For one, LDK had to buy back a 15% stake in the polysilicon plant that it had sold last year in order to sell the 18.5% stake it sold on Monday. For another, LDK Solar really only sold 3.5% more of the polysilicon plant than it had sold previously. Yet those are the minor points for the Soleil analyst. The real issue is that it seems that LDK has sold the 18.5% stake at a lower price than the 15% stake it sold last year.
The Soleil analyst says the implied value of the LDK polysilicon plant in last year's deal was $1.5 billion -- it sold the 15% stake for $219 million. On Monday, LDK announced $240 million in preferred share purchases for the 18.5% stake. This deal pricing implies a lower total value for the polysilicon plant of $1.3 billion. Granted, the euro exchange rate and price of polysilicon on the spot market have to be taken into account when comparing deals for similar assets priced a year apart. However, Leming says that in the final balance sheet analysis, the difference between the 15% stake that LDK just re-purchased and then re-packaged into the 18.5% stake means that it picked up a marginal amount in new cash.

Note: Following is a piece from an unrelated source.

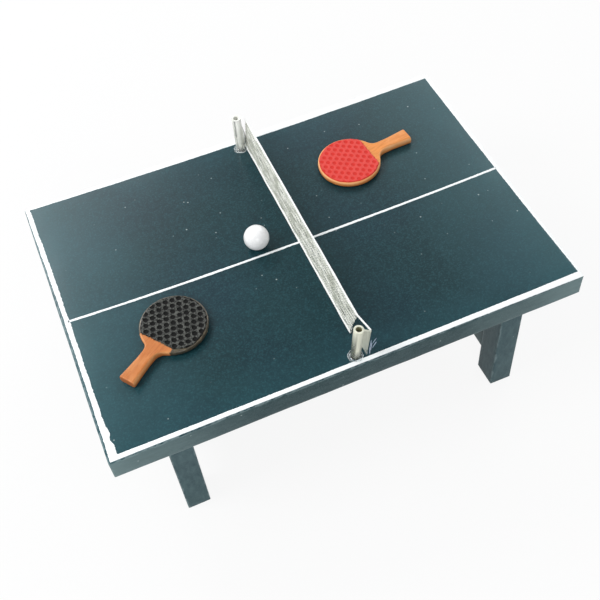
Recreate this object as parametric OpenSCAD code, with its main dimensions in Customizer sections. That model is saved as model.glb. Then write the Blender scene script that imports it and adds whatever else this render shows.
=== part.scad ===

Additionally, LDK has to reach a target investment return of 23% for these investors in fiscal 2010 and 2011, or compensate investors with cash.
"Why bother doing that?" the analyst asked. "At first blush, without more details, this is expensive money and it doesn't look to be a significant amount of new cash, so I don't fully understand what LDK accomplished here," Leming said.
LDK investors have already seen in recent history how the "pay LDK now and LDK pays you later" financing works. LDK Solar recently announced an offer to holders of $300 million in convertible notes a cash sweetener if the investors decided to not take advantage of a cash-out provision coming up in April 2011. LDK is on the hook to pay investors $300 million in cash, since the convertible note is nowhere near the strike price set years ago, of $38. Only $30 million of the $300 million in convertible note holders agreed to LDK's offer, and even that was a sweetened offer from the original offer made to convertible note holders.
In any event, Soleil's Leming says that investors can leave the convertible situation -- still a balance-sheet issue for LDK in 2011 -- to the side when looking at Monday's news, and still be skeptical. "I don't think there is any connection between the transactions, but the convertibles continue to speak to the stained quality of LDK's balance sheet, and in their attempt to retire the convertible issue, they got less rather than more, " the analyst said.
The ultimate issue for investors is that LDK's deal with investors has the provision that LDK must complete an IPO for its polysilicon business in 2011 for investors to not be able to take advantage of a cash repayment provision. It's no news that LDK wants to spin-off the polysilicon business; it's wanted to do this for some time already.
The issue is that 2011 may not be the most attractive year for an IPO in the solar market. With major markets in Europe aiming to slow solar growth and many expecting a solar industry that is oversupplied in 2011 -- either majorly or at least to some degree -- an IPO of the LDK poly plant is no slam dunk, according to Soleil's Leming.
In a less-than-perfect set of 2011 conditions for LDK, margins come down, earnings are squeezed, and that's on top of an already strained balance sheet. There is still a window for an IPO of the LDK poly business in 2011, but how long that window remains open is hard to peg. "I put it at a 50/50 chance that LDK gets the IPO done before the window closes," the Soleil analyst said.
All of this leaves the LDK analyst saying at the end of a bullish Monday for shares of the Chinese solar company, "the move on this news was massively overdone. I don't think today's move makes sense."